写真の職務著作性に関する知的財産高裁判決
昨日は著作権に関する書籍のご紹介でしたが、私に関して言えば、ここ最近、著作権がらみの紛争、相談に関わることが多くなりました。年末に和解解決した著作権の裁判もありました。著作権といっても具体的な態様はさまざまで、WEBサイトの掲載内容に関するもの、商品デザイン的な著作物の紛争、プログラム関係など広い分野にわたります。大企業や出版業界などでなくても、私の中心的な顧客層である一般の中小企業、一般市民でも、著作権問題がいろいろと関係してきていることを実感いたします。
さて、裁判例のご紹介なのですが、これは昨年末に出された知的財産高等裁判所の判決です。主要争点は、写真の「職務著作」性です。著作権法第15条1項の問題ですね。
平成21年12月24日知的財産高裁判決
損害賠償請求控訴事件(著作権) 裁判所サイトより
この事件の原告(控訴人)は個人営業のフリーカメラマン。被告(被控訴人)会社が、オートバイレース写真を撮影して、レース終了後即時に販売する事業を企画して、原告(控訴人)がその写真撮影を行うことになり、原告(控訴人)はレースでの撮影を何度か行いました。
ところが、被告(被控訴人)会社が、その写真の一部(電子データ)を別の会社に提供し、別の会社が原告(控訴人)の承諾なく写真をホームページやポスターに掲載しました。
そのため、原告(控訴人)が被告(被控訴人)会社に対し、写真についての著作権(複製権,譲渡権)及び著作者人格権(公表権,氏名表示権,同一性保持権)の侵害を理由とする損害賠償請求として、著作権侵害分356万円・著作者人格権侵害分150万円の合計506万円及び遅延損害金の支払を求めた、というのが本件訴訟です。
原審(水戸地裁龍ヶ崎支部)は、本件写真が使用者たる被告(被控訴人)会社のために作成された職務著作であるか否か(著作権法15条1項)につき、職務著作性を肯定して原告(控訴人)の請求を棄却しました。職務著作ということになると、著作権はそもそも原告のカメラマンではなく、被告会社に帰属することになるので、原告は著作権の侵害を主張できないことになるわけです。
そして、控訴審である知的財産高裁は、職務著作性を認めず、原審の判断を採用しませんでした。この点についての主要な判断部分を以下引用します。

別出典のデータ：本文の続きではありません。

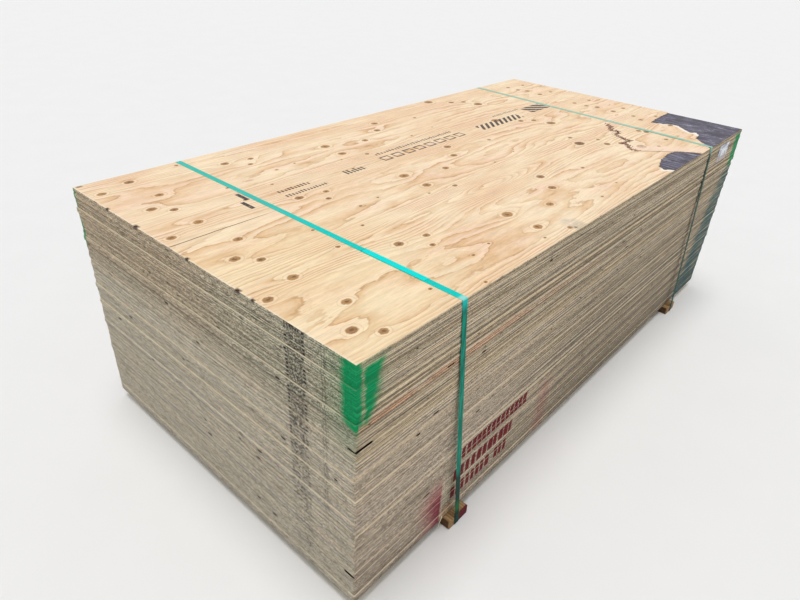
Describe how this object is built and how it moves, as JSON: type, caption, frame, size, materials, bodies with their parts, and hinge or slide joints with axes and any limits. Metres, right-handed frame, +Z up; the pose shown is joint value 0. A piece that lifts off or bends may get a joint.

「・・・著作権法15条1項は,法人等において,その業務に従事する者が職務上作成する著作物(プログラムの著作物を除く。)で,その法人等が自己の名義の下に公表するものの著作者は,その作成の時における契約,勤務規則その他に別段の定めがない限り,その法人等とすると定めているところ,「法人等の業務に従事する者」に当たるか否かは,法人等と著作物を作成した者との関係を実質的にみたときに,法人等の指揮監督下において労務を提供するという実体にあり,法人等がその者に対して支払う金銭が労務提供の対価であると評価できるかどうかを,業務態様,指揮監督の有無,対価の額及び支払方法等に関する具体的事情を総合的に考慮して判断すべきものと解される(最高裁平成15年4月11日第二小法廷判決・裁判集民事209号469頁参照)。」
そして、本件では、認定事実(詳しくは判決本文をご覧ください)を総合勘案すれば、
「・・・控訴人は基本的には被控訴人との契約に基づきプロの写真家として行動していた者であり,被控訴人の指揮監督の下において労務を提供するという実体にあったとまで認めることはできない。」
とし、職務著作であるとする被控訴人の主張は採用できず、これを肯定した原判決の見解は採用できないとしました。つまり、カメラマンの著作権を認めました。
しかし、本件写真については原告(控訴人)の利用許諾があったとして著作権の侵害を認めませんでした。また、著作者人格権(公表権,氏名表示権,同一性保持権)の侵害の主張についても、既に公表済の写真であるなどとして、これも認められませんでした。
したがって、本件控訴審判決の結論は、
本件写真につき職務著作性を認めず、これを肯定した原判決は失当であるけれども、本件写真の無償利用の許諾をしており、著作者人格権侵害の事実も認められないから、本件損害賠償請求は理由がない。
となり、控訴が棄却されたものです。原審と判断理由は異なりましたが、結論が同じですので、控訴の棄却となります。